Ms. Clark testified that she brought her friend, Bailey Newman, to the
driving lesson the following day. Ms. Clark advised that as she was driving,
Defendant described his piercings and took both of their phones. Ms. Clark noted
that Defendant told them he had taken a previous student’s phone and found a
naked picture she had sent her boyfriend. According to Ms. Clark’s testimony,
Defendant said he was looking for a similar picture in Ms. Clark’s phone.
Ms. Clark advised that she and Ms. Newman were talking about a friend of theirs
when Defendant interjected and said that he remembered that same girl from one
of his past classes. Defendant said he would not have sex with their friend because
she was fat, according to Ms. Clark. Ms. Clark revealed that Defendant said he
prefers girls more the size of her and Ms. Newman. Ms. Clark then described a
conversation the three of them had over lunch at Raising Cane’s wherein she stated
that she was not eating too many chicken fingers because she had eaten “two
fingers before” driving lessons. Ms. Clark revealed that in response, Defendant
stated: “Oh, since your boyfriend’s at work, you had to give yourself two fingers.”
She advised that Defendant was suggesting that she was “playing with” herself.

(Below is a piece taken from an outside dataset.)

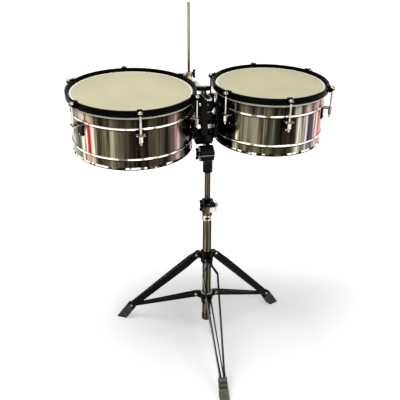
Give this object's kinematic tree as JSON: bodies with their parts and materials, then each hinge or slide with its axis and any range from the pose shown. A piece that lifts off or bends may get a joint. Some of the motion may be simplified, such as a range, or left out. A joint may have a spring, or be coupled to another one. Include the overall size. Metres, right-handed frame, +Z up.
{
  "type": "timbales",
  "caption": "Timbales: two shallow chrome drums, open below, on a folding tripod stand with a height clamp, tilter and cowbell post.",
  "frame": {"origin": "centre of the bounding box on the floor", "axes": "+Z up, +X along the line of the drums to the player's right, the player stands at -Y"},
  "size_m": [0.7838, 0.5958, 1.074],
  "materials": {
    "chrome": "bright chrome plate on steel",
    "black_enamel": "gloss black enamel on steel and castings",
    "boot_rubber": "matt moulded rubber",
    "flesh_hoop": "pale drumhead hoop",
    "drumhead": "coated plastic film, matt cream"
  },
  "bodies": {
    "stand_column": {"base_tube": "chrome", "window_collar": "chrome", "clamp_base": "chrome", "clamp_jaw": "black_enamel", "leg_hub": "black_enamel"},
    "front_leg": {"front_leg": "black_enamel", "front_boot": "boot_rubber"},
    "right_leg": {"right_leg": "black_enamel", "right_boot": "boot_rubber"},
    "left_leg": {"left_leg": "black_enamel", "left_boot": "boot_rubber"},
    "brace_collar": {"brace_collar": "black_enamel"},
    "front_brace": {"front_brace": "black_enamel"},
    "right_brace": {"right_brace": "black_enamel"},
    "left_brace": {"left_brace": "black_enamel"},
    "collar_wing_screw": {"collar_wing_screw": "black_enamel"},
    "clamp_wing_bolt": {"clamp_wing_bolt": "black_enamel"},
    "height_tube": {"height_tube": "chrome"},
    "tilter_base": {"tilter_base": "black_enamel"},
    "tilter_head": {"tilter_head": "black_enamel", "centre_bracket": "black_enamel"},
    "tilter_wing_bolt": {"tilter_wing_bolt": "black_enamel"},
    "left_drum": {"left_shell": "chrome", "left_head": "drumhead", "left_flesh_hoop": "flesh_hoop", "left_counterhoop": "black_enamel", "left_mount": "black_enamel", "left_lug_1": "black_enamel", "left_tension_rod_1": "chrome", "left_lug_2": "black_enamel", "left_tension_rod_2": "chrome", "left_lug_3": "black_enamel", "left_tension_rod_3": "chrome", "left_lug_4": "black_enamel", "left_tension_rod_4": "chrome", "left_lug_5": "black_enamel", "left_tension_rod_5": "chrome", "left_lug_6": "black_enamel", "left_tension_rod_6": "chrome"},
    "right_drum": {"right_shell": "chrome", "right_head": "drumhead", "right_flesh_hoop": "flesh_hoop", "right_counterhoop": "black_enamel", "right_mount": "black_enamel", "right_lug_1": "black_enamel", "right_tension_rod_1": "chrome", "right_lug_2": "black_enamel", "right_tension_rod_2": "chrome", "right_lug_3": "black_enamel", "right_tension_rod_3": "chrome", "right_lug_4": "black_enamel", "right_tension_rod_4": "chrome", "right_lug_5": "black_enamel", "right_tension_rod_5": "chrome", "right_lug_6": "black_enamel", "right_tension_rod_6": "chrome"},
    "t_handle_screw": {"t_handle_screw": "black_enamel"},
    "cowbell_arm": {"cowbell_arm": "chrome"},
    "cowbell_wing_screw": {"cowbell_wing_screw": "black_enamel"},
    "cowbell_post": {"cowbell_post": "chrome"}
  },
  "joints": [
    {"name": "front_leg_fold", "type": "hinge", "parent": "stand_column", "child": "front_leg", "pos_m": [0.01101, 0.00654, 0.311], "axis": [0.9986, -0.0523, 0], "range_deg": [0, 40]},
    {"name": "right_leg_fold", "type": "hinge", "parent": "stand_column", "child": "right_leg", "pos_m": [0.04148, 0.05346, 0.311], "axis": [-0.454, 0.891, 0], "range_deg": [0, 40]},
    {"name": "left_leg_fold", "type": "hinge", "parent": "stand_column", "child": "left_leg", "pos_m": [-0.01439, 0.05639, 0.311], "axis": [-0.5446, -0.8387, 0], "range_deg": [0, 40]},
    {"name": "brace_collar_slide", "type": "slide", "parent": "stand_column", "child": "brace_collar", "axis": [0, 0, 1], "range_m": [0, 0.062]},
    {"name": "front_brace_fold", "type": "hinge", "parent": "brace_collar", "child": "front_brace", "pos_m": [0.01091, 0.00465, 0.1598], "axis": [0.9986, -0.0523, 0], "range_deg": [0, 62]},
    {"name": "right_brace_fold", "type": "hinge", "parent": "brace_collar", "child": "right_brace", "pos_m": [0.04317, 0.05433, 0.1598], "axis": [-0.454, 0.891, 0], "range_deg": [0, 62]},
    {"name": "left_brace_fold", "type": "hinge", "parent": "brace_collar", "child": "left_brace", "pos_m": [-0.01598, 0.05743, 0.1598], "axis": [-0.5446, -0.8387, 0], "range_deg": [0, 62]},
    {"name": "collar_wing_turn", "type": "hinge", "parent": "brace_collar", "child": "collar_wing_screw", "pos_m": [0.01429, 0.06906, 0.1598], "axis": [0.0523, 0.9986, 0], "continuous": true},
    {"name": "clamp_wing_turn", "type": "hinge", "parent": "stand_column", "child": "clamp_wing_bolt", "pos_m": [-0.0061, 0.0163, 0.5038], "axis": [1, 0, 0], "continuous": true},
    {"name": "height_slide", "type": "slide", "parent": "stand_column", "child": "height_tube", "axis": [0, 0, 1], "range_m": [-0.08, 0.13]},
    {"name": "swivel", "type": "hinge", "parent": "height_tube", "child": "tilter_base", "pos_m": [0.0127, 0.0388, 0.604], "axis": [0, 0, 1], "continuous": true},
    {"name": "tilter_turn", "type": "hinge", "parent": "tilter_base", "child": "tilter_head", "pos_m": [0.0127, 0.0388, 0.665], "axis": [1, 0, 0], "range_deg": [-20, 20]},
    {"name": "tilter_wing_turn", "type": "hinge", "parent": "tilter_head", "child": "tilter_wing_bolt", "pos_m": [-0.0136, 0.0388, 0.665], "axis": [1, 0, 0], "continuous": true},
    {"name": "left_drum_tilt", "type": "hinge", "parent": "tilter_head", "child": "left_drum", "pos_m": [0.0127, 0.0988, 0.7285], "axis": [1, 0, 0], "range_deg": [-25, 25]},
    {"name": "right_drum_tilt", "type": "hinge", "parent": "tilter_head", "child": "right_drum", "pos_m": [0.0127, 0.0988, 0.7285], "axis": [1, 0, 0], "range_deg": [-25, 25]},
    {"name": "t_handle_turn", "type": "hinge", "parent": "tilter_head", "child": "t_handle_screw", "pos_m": [0.0127, 0.0988, 0.848], "axis": [0, 0, 1], "continuous": true},
    {"name": "arm_slide", "type": "slide", "parent": "tilter_head", "child": "cowbell_arm", "axis": [0, 1, 0], "range_m": [-0.06, 0.045]},
    {"name": "cowbell_wing_turn", "type": "hinge", "parent": "cowbell_arm", "child": "cowbell_wing_screw", "pos_m": [0.0105, 0.2608, 0.8538], "axis": [1, 0, 0], "continuous": true},
    {"name": "cowbell_post_slide", "type": "slide", "parent": "cowbell_arm", "child": "cowbell_post", "axis": [0, 0, 1], "range_m": [-0.15, 0.02]}
  ],
  "couplings": [
    {"joint": "right_leg_fold", "follows": "front_leg_fold", "ratio": 1},
    {"joint": "left_leg_fold", "follows": "front_leg_fold", "ratio": 1},
    {"joint": "brace_collar_slide", "follows": "front_leg_fold", "m_per_rad": 0.088373},
    {"joint": "front_brace_fold", "follows": "front_leg_fold", "ratio": 1.5471},
    {"joint": "right_brace_fold", "follows": "front_leg_fold", "ratio": 1.5471},
    {"joint": "left_brace_fold", "follows": "front_leg_fold", "ratio": 1.5471}
  ]
}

Ms. Clark revealed that after leaving Raising Cane’s, she drove Defendant
and Ms. Newman to a bead store. According to Ms. Clark, inside the store,
Defendant asked the girls several times if they would show him their “boobs” for
beads. She advised that they said “no.” Ms. Clark testified that Defendant asked
her to help him make Ms. Newman show him her “boobs.” Ms. Clark noted the
following about Defendant: “He was a creep[,] and I’m probably not the only one
he’s talked to like this[,] and I don’t see why people let him talk like that, why he
hasn’t gotten in trouble for it before.” Ms. Clark testified that at the end of the
lesson, Defendant apologized to her by stating, “Your friend’s mad. I know that I
take things too far,” and he said, “I’m sorry.” A couple of days later, Ms. Clark
filed a police report. On cross-examination, Ms. Clark remembered that during her
driving lesson, she picked up three students from a high school. According to
Ms. Clark, Defendant did not continue with the same commentary while these
students were in the car.
The next witness to testify was Ms. Newman, who was born on March 7,
1997. She indicated that she was seventeen years old in February 2015 when she
rode with Ms. Clark and Defendant. Ms. Newman recalled that she previously
took driving lessons at Defendant’s school but did not experience any of the things
that Ms. Clark experienced. According to Ms. Newman, she agreed to ride with
Ms. Clark during Ms. Clark’s second day of the driving lessons. Ms. Newman
advised that during the ride, Defendant talked “about dick and vagina piercings.”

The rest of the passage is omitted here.